Written instruction
The complete listing should be restated exactly.
[BEGIN Stored data]
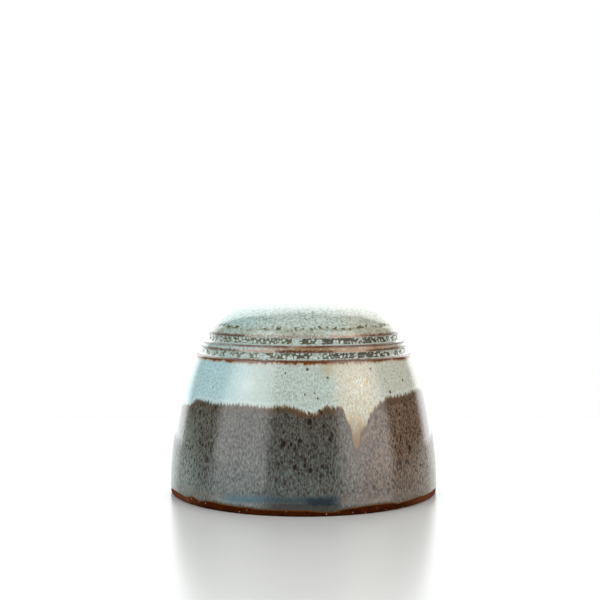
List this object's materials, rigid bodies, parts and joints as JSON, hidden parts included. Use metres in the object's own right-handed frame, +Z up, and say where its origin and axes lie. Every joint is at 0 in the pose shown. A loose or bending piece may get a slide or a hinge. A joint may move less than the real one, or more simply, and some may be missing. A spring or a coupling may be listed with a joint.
{
  "type": "yarn bowl",
  "caption": "Wide round glazed stoneware yarn bowl whose stepped, domed lid lifts off a ledge inside the rim and lets the yarn out through a hole in its crown.",
  "frame": {"origin": "centre of the foot ring, on the surface the bowl stands on", "axes": "+Z up along the bowl's axis of turning, -Y towards the camera of the picture"},
  "size_m": [0.15, 0.15, 0.1098],
  "materials": {
    "bowl_glaze": "glossy opaque stoneware glaze, pale blue above and dark grey-brown below, over bare red-brown clay at the foot",
    "lid_glaze": "glossy opaque stoneware glaze, grey-green with brown edges and specks"
  },
  "bodies": {
    "bowl": {"bowl": "bowl_glaze"},
    "lid": {"lid": "lid_glaze"}
  },
  "joints": [
    {"name": "lid_lift", "type": "slide", "parent": "bowl", "child": "lid", "axis": [0, 0, 1], "range_m": [0, 0.08]}
  ]
}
[END Stored data]
Problem solution
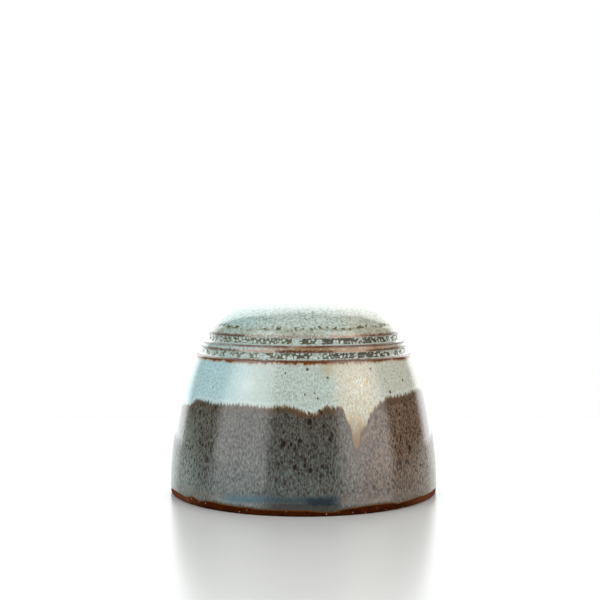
List this object's materials, rigid bodies, parts and joints as JSON, hidden parts included. Use metres in the object's own right-handed frame, +Z up, and say where its origin and axes lie. Every joint is at 0 in the pose shown. A loose or bending piece may get a slide or a hinge. A joint may move less than the real one, or more simply, and some may be missing. A spring or a coupling may be listed with a joint.
{
  "type": "yarn bowl",
  "caption": "Wide round glazed stoneware yarn bowl whose stepped, domed lid lifts off a ledge inside the rim and lets the yarn out through a hole in its crown.",
  "frame": {"origin": "centre of the foot ring, on the surface the bowl stands on", "axes": "+Z up along the bowl's axis of turning, -Y towards the camera of the picture"},
  "size_m": [0.15, 0.15, 0.1098],
  "materials": {
    "bowl_glaze": "glossy opaque stoneware glaze, pale blue above and dark grey-brown below, over bare red-brown clay at the foot",
    "lid_glaze": "glossy opaque stoneware glaze, grey-green with brown edges and specks"
  },
  "bodies": {
    "bowl": {"bowl": "bowl_glaze"},
    "lid": {"lid": "lid_glaze"}
  },
  "joints": [
    {"name": "lid_lift", "type": "slide", "parent": "bowl", "child": "lid", "axis": [0, 0, 1], "range_m": [0, 0.08]}
  ]
}